Tanto persistente da farsi riconoscere nel 2017. Come Gold, o come Fade to Gray dei Visage, Harden my heart dei Quarterflash. Come tutte le altre che, dopo essersi fatte conoscere, non erano entrate a far parte della mia vita cosciente e che solo negli utlimi anni ho tentato di salvare dal progressivo inevitabile oblio personale.

Lasciamo perdere considerazioni musicali, forse non tutto quello che sono riuscito a salvare meritava di essere ricordato in sé. Non per meriti artistici, almeno. Ma francamente ho passato l’età in cui bisogna ascoltare le cose perché si deve, perché è fico o perché ne vale oggettivamente la pena. Ho sempre ascoltato roba per solleticare la memoria, una delle prime cose che ho fatto con internet, una ventina d’anni fa, è stato scaricare tutte le sigle dei cartoni animati, anche quelli che non ho mai guardato.

Di recente però la memoria ha iniziato a parlarmi a voce più alta e non solo per mezzo della musica. Solo l’altro giorno ho capito perché faccio le foto che faccio e perché uso il rullino per farle, invece che un sensore.

La verità è che sto cercando di fotografare i miei ricordi o meglio l’idea dei miei ricordi.
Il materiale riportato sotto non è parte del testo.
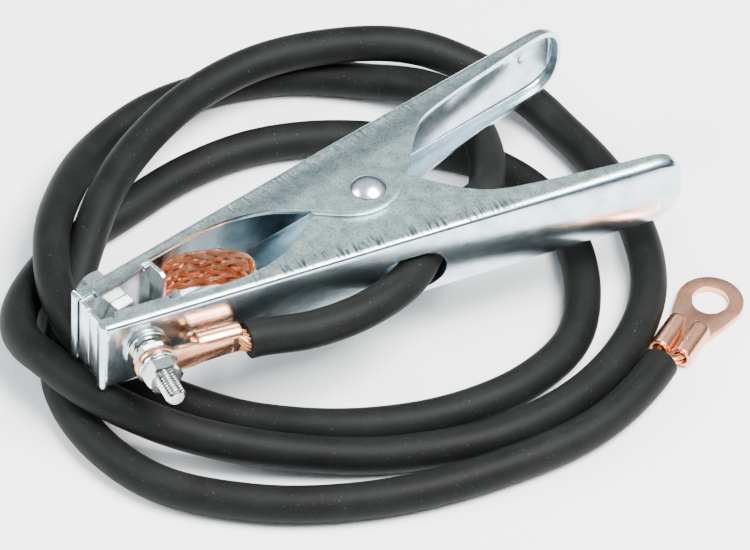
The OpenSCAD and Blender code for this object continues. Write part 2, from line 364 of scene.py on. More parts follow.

Tutto ciò che mi riporta alle atmosfere che ho vissuto da piccolo, un’insegna, un particolare tipo di tenda o di serranda, un cartello stradale arruginito scritto con un font anni ’70. I fichi d’india della mia vacanza in Calabria coi miei genitori. I fiori che avevamo nel giardino in campagna.

I miei ricordi non sono nitidi come una foto digitale, chiari e taglienti come solo un sensore può darteli. I miei ricordi sono pastosi, confusi ai bordi, talvolta a grana grossa o con vistosi difetti o carenze, come i rullini delle foto che facevamo tutti fino a 15 anni fa. E mi va benissimo catturarli in pellicola, perché così sono sempre stati.

Mi piace pensare che nutrirmi di nostalgici biscotti francesi non sia uno sterile esercizio passivo ma che al contrario serva ad alimentare qualcosa di nuovo. Non so cosa farò della mia collezione di ricordi in pellicola, ma l’idea di poterne fare qualcosa, l’idea di cercare nuove figurine, spinge avanti il mio sguardo invece che ripiegarlo indietro con tristezza. E di questi tempi non è poca cosa.